Compass Point: Walter Investment most at risk of FHFA forced-placed insurance suit

Nonbank servicers could be targeted

Citing “considerable financial harm” inflicted upon Fannie Mae and Freddie Mac, the Federal Housing Finance Agency’s Office of the Inspector General is recommending that the FHFA sue its servicers and lender-placed insurance providers because the companies cost the GSEs hundreds of millions of dollars by charging excessively high rates for LPI.

In the OIG report, it estimates that the high LPI rates cost the GSEs $158 million in 2012.

The FHFA’s general counsel said, in response to the OIG’s investigation, that it had not considered litigation yet but will take the issue under advisement and consider litigation in the future.

If the FHFA does decide to sue, analysts from Compass Point Research and Trading suggest that nonbank servicers could be prime targets.

If the FHFA were to attempt to recover ‘damages’ related to excessive fees on lender-placed insurance, we do not expect any potential litigation to be a significant hit to the large banks involved in servicing large delinquent portfolios,” Compass Point said. “But it could have a material impact on special servicers that have a less diversified revenue base and service highly delinquent GSE mortgage portfolios.”

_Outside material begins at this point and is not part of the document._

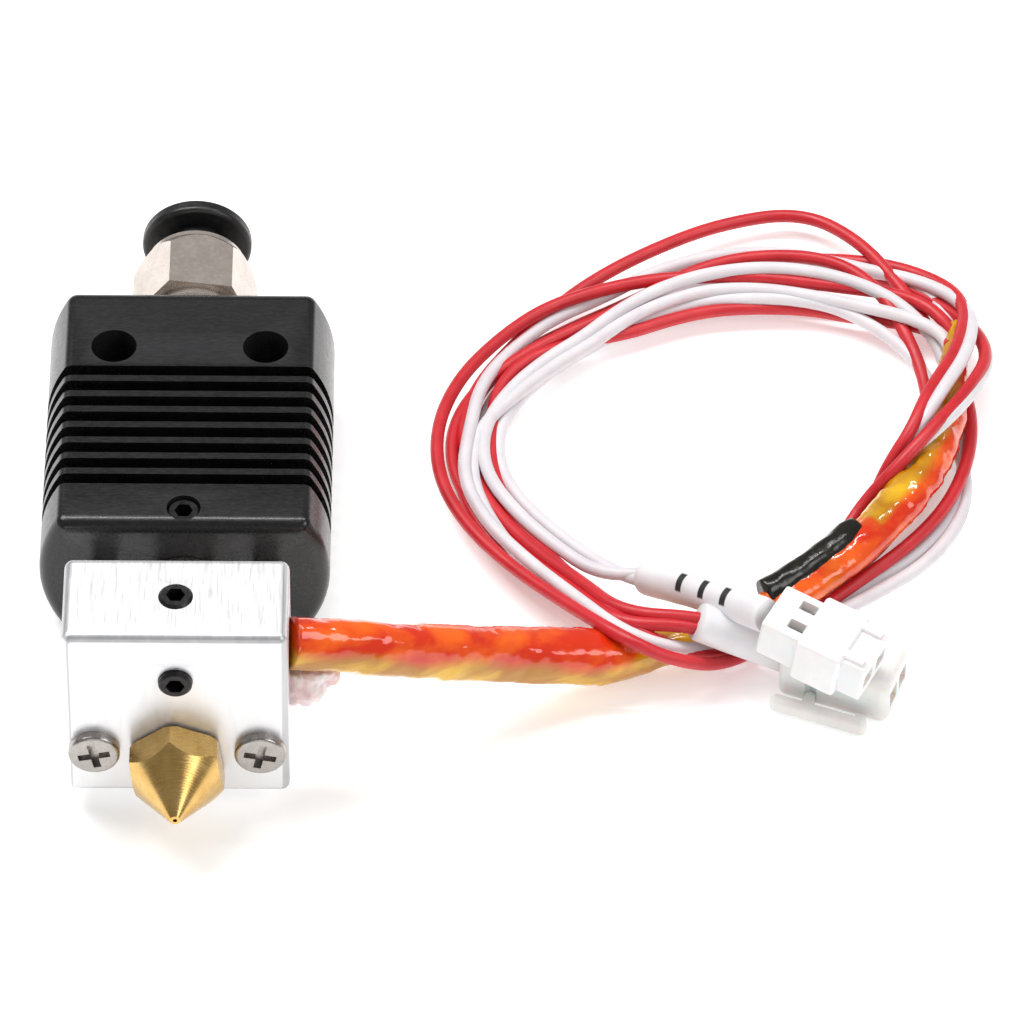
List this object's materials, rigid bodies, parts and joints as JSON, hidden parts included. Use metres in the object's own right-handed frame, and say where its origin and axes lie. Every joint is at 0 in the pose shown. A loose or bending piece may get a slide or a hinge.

The nonbank servicers at the forefront of the potential litigation are Walter Investment Management (WAC) and Nationstar (NSM). According to Compass Point, Ocwen Financial Corporation (OCN) does not charge lender-placed insurance commissions on GSE servicing and therefore would not be a target for litigation.

Compass Point suggests that Walter would be the most “exposed” to the potential litigation. “WAC recorded $85 million of revenue and $46 million of pretax income from their insurance segment during 2013, of which 65% of the policies written were for lender-placed insurance,” Compass Point’s analysts noted.

“Lender-placed insurance is significantly more expensive than voluntary homeowners' insurance and we estimate the total insurance commissions from lender-placed policies could be 70%+ of total insurance revenue for WAC.”

Compass Point said that Nationstar has less exposure to legal action because its LPI commissions are a much smaller percentage of its overall revenue stream.

“Although it remains to be seen whether the FHFA will take legal action, the potential litigation related to lender-placed policies could be an incremental negative for Walter and a slight negative for Nationstar,” Compass Point’s analysts said.